Desta forma, ultrapassamos uma visão monoteísta e substancialista da divindade. A Trindade nos coloca no centro de uma visão de relações, de reciprocidades e inter-retro-comunhões bem no estilo do que se pensa na moderna cosmologia e na física quântica: tudo está relacionado com tudo e nada existe fora da relação. Deus-Trindade é a Matriz Relacional que subjaz e sustenta todas as relação, também as nossas na forma de simpatia, amizade e de amor. A comunhão é simultânea e originária com as Pessoas. Elas são, desde toda a eternidde, Pessoas-comunhão, Pessoas-relação., Pessoas-amor. Então há um só Deus-amor-comunhão-relação-de-Pessoas.

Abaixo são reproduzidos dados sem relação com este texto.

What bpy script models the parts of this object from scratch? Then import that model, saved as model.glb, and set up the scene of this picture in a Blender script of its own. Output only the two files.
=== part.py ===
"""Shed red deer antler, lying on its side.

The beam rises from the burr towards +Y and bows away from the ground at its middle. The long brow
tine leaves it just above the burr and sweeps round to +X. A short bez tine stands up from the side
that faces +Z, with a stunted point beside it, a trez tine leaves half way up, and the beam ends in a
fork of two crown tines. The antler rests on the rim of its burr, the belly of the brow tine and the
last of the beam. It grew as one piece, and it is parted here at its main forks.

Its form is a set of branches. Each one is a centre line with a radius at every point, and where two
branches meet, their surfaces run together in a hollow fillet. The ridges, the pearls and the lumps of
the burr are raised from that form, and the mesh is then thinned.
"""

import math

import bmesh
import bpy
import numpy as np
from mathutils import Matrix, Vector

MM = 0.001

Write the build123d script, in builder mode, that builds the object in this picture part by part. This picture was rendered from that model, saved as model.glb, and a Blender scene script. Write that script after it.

Santo Agostinho, o grande pensador desta visão de Deus-comunhão, escreveu no seu “De Trinitate”: “Cada uma das Pessoas divinas está em cada uma das outras e todas em cada uma e cada uma em todas e todas estão em todas e todas são somente um” (livro VI,10,20).
Então,numa linguagem direta, fundada mais na vivência de fé do que nas doutrinas, podemos acolher o pensamento de meu ouvinte muçulmano: o Deus que está acima de nós, fonte de onde tudo emana é o Pai. O Deus que está ao nosso lado caminhou conosco,foi amigo dos pobres é nosso irmão de sangue, chamamos de Filho. E o Deus que mora dentro de nós que nos sustenta no desamparo e nos dá sempre esperança e entusiasmo é o Espírito Santo. Eles são um só-Deus-comunhão-relação-amor.
Um Deus assim dá para aceitar, adorar e sentir-se envolvido em suas relações de amor.